Не раз бедной Екатерине Николаевне придётся ловить на себе косые взгляды придворных дам, их мелочные знаки неуважения к «выскочке-провинциалке», непонятно за что «одарённой» фрейлинским шифром!
Однако, сёстры Гончаровы довольно быстро привыкли к Петербургу, к его насыщенной, полной удовольствиями светской жизни, и почувствовали себя истинными петербурженками. Вместе с младшей Ташей и её прославленным мужем-поэтом (барышням никак нельзя без сопровождения!) появляются на домашних вечерах, на всевозможных торжествах и увеселениях.

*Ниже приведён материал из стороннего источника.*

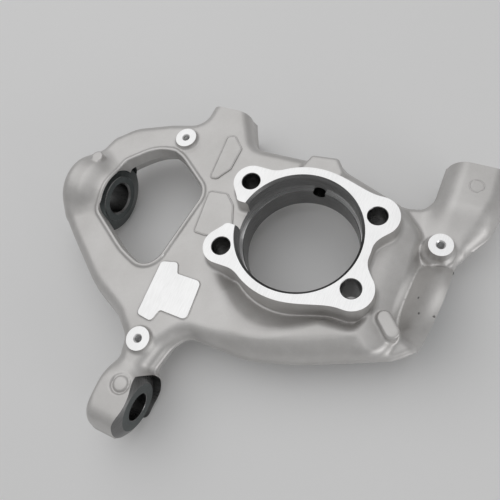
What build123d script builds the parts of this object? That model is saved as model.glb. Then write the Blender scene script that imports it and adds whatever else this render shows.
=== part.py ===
from build123d import *
import math
import os

# Steering knuckle: one aluminium casting, machined where things bolt to it.
# Millimetres. Origin: centre of the hub flange face. +Z is the outward normal of that
# face, +X runs along the long side of the four-bolt pattern, +Y towards the caliper ends.

# ---- levels --------------------------------------------------------------------------
FLANGE_Z = 0.0            # machined hub face
PART_Z = -30.0            # parting plane of the casting
DECK_Z = -14.0            # cast top of the main frame
WEB_Z = -26.0             # low web between the frame and the right arm
BACK_Z = -41.0            # cast back, flush with the machined back of the hub
LUG_R = 31.0              # left and right lugs, which the knuckle rests on
FOOT_Z = PART_Z - LUG_R   # back of the two caliper arms, level with the lugs
DRAFT = 6.0               # casting draft, degrees

# ---- hub -----------------------------------------------------------------------------
PILOT_R = 45.4            # locating bore at the face
PILOT_DEPTH = 12.0
PILOT_CHAMFER = 1.9
RELIEF_R = 47.2           # relief above the ledge
LEDGE_Z = -20.5
BORE_R = 44.35            # through bore below the ledge
RING_R = 53.5             # outer edge of the machined ring
RING_FOOT = 6.0           # cove between ring wall and deck
BOLT_X = 49.4             # half spacing of the four hub bolts
BOLT_Y = 28.5
BOLT_HOLE_R = 7.0
EAR_LEFT_R = 13.8
EAR_RIGHT_R = 15.6
EAR_DRAFT = 4.0
GAP_HALF = 9.8            # half width of the gap between the two left ears
EAR_TIP_X = -52.5         # where each left ear turns in to the bore
TIP_R = 3.0
WAIST_R = 10.0            # hollow corner between right ear and ring
GROOVE_R = 8.0            # rounded valley that runs round the lower side of the ring
GROOVE_Z = -13.0
VALLEY_PATH = [(-48.0, -45.0), (-20.0, -62.0), (20.0, -63.0), (67.0, -50.0), (74.0, -26.0), (68.0, 20.0)]
VALLEY_BEND_R = 14.0

# ---- edges ---------------------------------------------------------------------------
DECK_EDGE = 5.5           # bevels on the rims of the cast slabs
WEB_EDGE = 2.0
ARM_EDGE = 5.0

# ---- main frame, outline on the parting plane: x, y, corner radius -------------------
ARM_END_Y = 97.5          # machined ends of the stub and of the right arm
STOCK = 16.0              # metal past those ends before they are cut
FRAME_OUTLINE = [
    (-120.5, ARM_END_Y + STOCK, 0.0),
    (-91.3, ARM_END_Y + STOCK, 0.0),
    (-66.0, 69.2, 12.0),
    (6.0, 71.5, 25.0),
    (62.0, 52.5, 12.0),
    (83.0, 34.0, 18.0),
    (85.5, -15.0, 40.0),
    (85.0, -59.5, 18.0),
    (62.0, -69.8, 60.0),
    (32.0, -83.0, 70.0),
    (-4.0, -94.5, 70.0),
    (-54.5, -95.2, 14.0),
    (-67.0, -112.0, 18.0),
    (-68.6, -152.0, 0.0),
    (-97.0, -152.0, 0.0),
    (-94.5, -131.0, 25.0),
    (-98.5, -114.0, 14.0),
    (-113.5, -101.0, 25.0),
    (-145.0, -86.5, 60.0),
    (-183.0, -58.0, 30.0),
    (-203.0, -42.0, 8.0),
    (-209.0, -10.0, 0.0),
    (-209.0, 14.0, 0.0),
    (-199.0, 44.0, 14.0),
    (-182.0, 60.0, 30.0),
    (-150.0, 72.5, 50.0),
    (-122.5, 79.5, 14.0),
]
WINDOW_OUTLINE = [
    (-168.6, 16.0, 24.0),
    (-146.0, 44.8, 18.0),
    (-123.5, 42.6, 14.0),
    (-89.5, 13.5, 10.0),
    (-98.0, -45.0, 14.0),
    (-113.0, -63.5, 10.0),
    (-140.0, -47.0, 80.0),
    (-168.6, -24.0, 14.0),
]
WINDOW_SPLIT_Z = -25.0    # its two halves meet here
WINDOW_DRAFT = 3.0        # above that
WINDOW_BACK_DRAFT = 28.0  # the back half opens out widely
RIM_W = 3.2               # raised bead round the window
RIM_H = 1.6

# ---- right web and right arm ---------------------------------------------------------
WEB_OUTLINE = [
    (40.0, 55.0, 0.0),
    (66.0, 54.5, 8.0),
    (77.0, 57.0, 14.0),
    (86.2, 66.0, 12.0),
    (87.0, ARM_END_Y + STOCK, 0.0),
    (126.0, ARM_END_Y + STOCK, 0.0),
    (126.5, 74.0, 25.0),
    (122.0, 52.0, 14.0),
    (110.2, 33.0, 12.0),
    (109.0, 12.0, 0.0),
    (102.5, -45.0, 3.0),
    (94.0, -53.0, 8.0),
    (85.0, -60.5, 12.0),
    (50.0, -60.0, 0.0),
]
ARM_OUTLINE = [
    (86.6, 60.0, 0.0),
    (87.0, ARM_END_Y + STOCK, 0.0),
    (126.0, ARM_END_Y + STOCK, 0.0),
    (126.5, 74.0, 25.0),
    (122.0, 50.0, 14.0),
    (111.5, 30.0, 0.0),
    (88.0, 30.0, 0.0),
]
ARM_FLAT_Y = 64.0         # the arm's top is level from here to its end
ARM_LOW_Y = 31.0          # and has come down to the web here
ARM_BEND_R = 34.0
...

Вот лишь некоторые из тех зимних балов, где семейство Пушкиных-Гончаровых видели вместе: 6 января – на маскараде в Зимнем дворце, где кавалеры предстали в мундирах времён царствования Павла I; 7 или 8 января – на балу у графа Алексея Бобринского; 31 января – на дипломатическом рауте у графской четы Фикельмон. Недаром и Надежда Осиповна, мать поэта, не преминула с лёгкой укоризной заметить: «Натали много выезжает со своими сёстрами…»
«Трёхбунчужный паша»
Ничто не может омрачить настроения Екатерины, даже полученная весною 1835‐го весть о кончине родной бабушки Надежды Платоновны, урождённой Мусиной-Пушкиной. «Мы узнали вчера от Пушкина, – пишет она, – который услышал это от своей матери, о смерти Бабушки, однако это не помешает нам поехать сегодня вечером на “Фенеллу”. Царство ей небесное, но я полагаю, было бы странно с нашей стороны делать вид, что мы опечалены, и надевать траур, когда мы её почти не знаем».